[Stored data]:
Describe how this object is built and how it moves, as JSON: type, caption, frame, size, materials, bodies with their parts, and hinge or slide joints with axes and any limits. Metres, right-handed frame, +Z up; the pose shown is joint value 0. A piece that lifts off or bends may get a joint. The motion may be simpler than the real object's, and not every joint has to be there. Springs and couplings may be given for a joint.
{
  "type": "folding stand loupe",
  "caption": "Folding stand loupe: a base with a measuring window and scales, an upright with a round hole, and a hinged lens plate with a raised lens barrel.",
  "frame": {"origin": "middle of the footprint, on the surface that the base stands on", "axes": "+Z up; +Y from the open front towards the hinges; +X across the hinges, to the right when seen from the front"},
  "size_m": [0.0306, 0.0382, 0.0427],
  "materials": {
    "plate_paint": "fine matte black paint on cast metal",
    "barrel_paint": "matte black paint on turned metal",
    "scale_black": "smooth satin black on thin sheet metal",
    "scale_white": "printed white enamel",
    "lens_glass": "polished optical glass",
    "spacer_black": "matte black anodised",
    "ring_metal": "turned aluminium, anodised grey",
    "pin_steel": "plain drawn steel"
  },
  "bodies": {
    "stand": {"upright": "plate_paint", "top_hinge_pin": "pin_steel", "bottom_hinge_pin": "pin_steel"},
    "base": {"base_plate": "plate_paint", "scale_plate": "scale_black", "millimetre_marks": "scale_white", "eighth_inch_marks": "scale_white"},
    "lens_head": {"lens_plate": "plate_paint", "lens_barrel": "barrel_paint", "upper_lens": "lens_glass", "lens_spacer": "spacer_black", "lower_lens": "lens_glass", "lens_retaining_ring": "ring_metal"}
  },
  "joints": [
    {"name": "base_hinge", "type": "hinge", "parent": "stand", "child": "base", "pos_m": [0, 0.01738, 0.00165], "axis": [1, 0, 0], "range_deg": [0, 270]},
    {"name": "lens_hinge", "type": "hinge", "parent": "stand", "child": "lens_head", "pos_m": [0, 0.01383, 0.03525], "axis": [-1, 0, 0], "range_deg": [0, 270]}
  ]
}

[Set task]:
Reproduce every line above without error.

[Full answer]:
Describe how this object is built and how it moves, as JSON: type, caption, frame, size, materials, bodies with their parts, and hinge or slide joints with axes and any limits. Metres, right-handed frame, +Z up; the pose shown is joint value 0. A piece that lifts off or bends may get a joint. The motion may be simpler than the real object's, and not every joint has to be there. Springs and couplings may be given for a joint.
{
  "type": "folding stand loupe",
  "caption": "Folding stand loupe: a base with a measuring window and scales, an upright with a round hole, and a hinged lens plate with a raised lens barrel.",
  "frame": {"origin": "middle of the footprint, on the surface that the base stands on", "axes": "+Z up; +Y from the open front towards the hinges; +X across the hinges, to the right when seen from the front"},
  "size_m": [0.0306, 0.0382, 0.0427],
  "materials": {
    "plate_paint": "fine matte black paint on cast metal",
    "barrel_paint": "matte black paint on turned metal",
    "scale_black": "smooth satin black on thin sheet metal",
    "scale_white": "printed white enamel",
    "lens_glass": "polished optical glass",
    "spacer_black": "matte black anodised",
    "ring_metal": "turned aluminium, anodised grey",
    "pin_steel": "plain drawn steel"
  },
  "bodies": {
    "stand": {"upright": "plate_paint", "top_hinge_pin": "pin_steel", "bottom_hinge_pin": "pin_steel"},
    "base": {"base_plate": "plate_paint", "scale_plate": "scale_black", "millimetre_marks": "scale_white", "eighth_inch_marks": "scale_white"},
    "lens_head": {"lens_plate": "plate_paint", "lens_barrel": "barrel_paint", "upper_lens": "lens_glass", "lens_spacer": "spacer_black", "lower_lens": "lens_glass", "lens_retaining_ring": "ring_metal"}
  },
  "joints": [
    {"name": "base_hinge", "type": "hinge", "parent": "stand", "child": "base", "pos_m": [0, 0.01738, 0.00165], "axis": [1, 0, 0], "range_deg": [0, 270]},
    {"name": "lens_hinge", "type": "hinge", "parent": "stand", "child": "lens_head", "pos_m": [0, 0.01383, 0.03525], "axis": [-1, 0, 0], "range_deg": [0, 270]}
  ]
}